Geoff's design cleverly uses SPI peripheral to push monochrome pixels at 25MHz. For every line there is a "line" timer interrupt at the edge of the horizontal sync. The interrupt continuously increments the line number and wraps it at the standard 525. Depending which line we are on, the interrupt might set or reset vertical sync output pin or take time to arm the DMA channel with the pointer of the next line of pixels in the frame buffer. To generate the horizontal sync pulse this design uses output compare (OC) pin that is triggered by the same line timer. Configuring OC3 is just the following one-liner: trigger the pulse from TIMER3 on count 0 and clear it on count VIDEO_H_SYNC_T.

OpenOC3(OC_ON | OC_TIMER3_SRC | OC_CONTINUE_PULSE, 0, VIDEO_H_SYNC_T);

When the DMA is armed with the next line of pixels, we don't want the SPI to start transferring immediately because software execution time may vary. Instead, we want it to start at a very precise moment to make sure all lines are nicely aligned. Geoff's terminal--again very cleverly--uses the horizontal sync to do this! As soon as sync pulse is over the SPI starts transferring the line. Here is how this looks on the schematic. The RB14 is an output from the OC3 that generates horizontal sync pulse and it is connected to the RB9, which is an input to SPI framing:

And there lies the problem.

When the transfer starts right after the sync pulse we have to transfer the back porch pixels before starting the active pixels. For 640x480 VGA the horizontal back porch is 48 pixels. This means that the frame buffer must have every line front-padded with 6 bytes of zeroes. For 480 lines this is 2880 bytes of wasted space! And 2K could certainly make a difference when added to the UART receive buffer. How do we fix this?

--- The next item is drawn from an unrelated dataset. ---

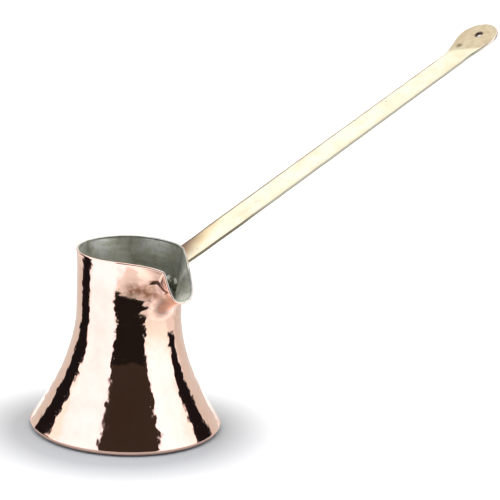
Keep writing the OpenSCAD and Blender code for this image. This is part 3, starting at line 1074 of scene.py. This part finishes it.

Why not have an alternative framing pulse that would let SPI transfer only during the active pixel time? In other words, we want the SPI to be quite during both porches and the sync pulse. Conveniently, there is the OC4 peripheral connected to the RB2. Let's change the schematic as follows:

And hit the workbench to hack my board with a razor knife and soldering iron:

Now that hardware is ready lets modify the firmware. For this we need to configure both of our OCs to work in sync!

  OpenOC3(OC_ON | OC_TIMER3_SRC | OC_CONTINUE_PULSE, VGA_H_FRONT_PORCH_T,
          VGA_H_FRONT_PORCH_T + VGA_H_SYNC_T);
  OpenOC4(OC_ON | OC_TIMER3_SRC | OC_CONTINUE_PULSE, 0,
          VGA_H_FRONT_PORCH_T + VGA_H_SYNC_T + VGA_H_BACK_PORCH_T);

The horizontal sync (OC3) now triggers after counting to the front porch and clears after counting further to horizontal sync. The SPI framing (OC4) triggers at count 0 and clears when both porches and sync are counted. This is how this looks in logic analyzer. The first line is OC3--the sync pulse and the second is OC4--the framing pulse.

With this change the SPI is sending precisely 640 pixels per line! This allows us to do another nice optimization--arming the DMA only once per frame and saving precious time spent in the interrupt handler.

With UART receive buffer extended to 4K the terminal works nicely with Midnight Commander at 115200 Baud!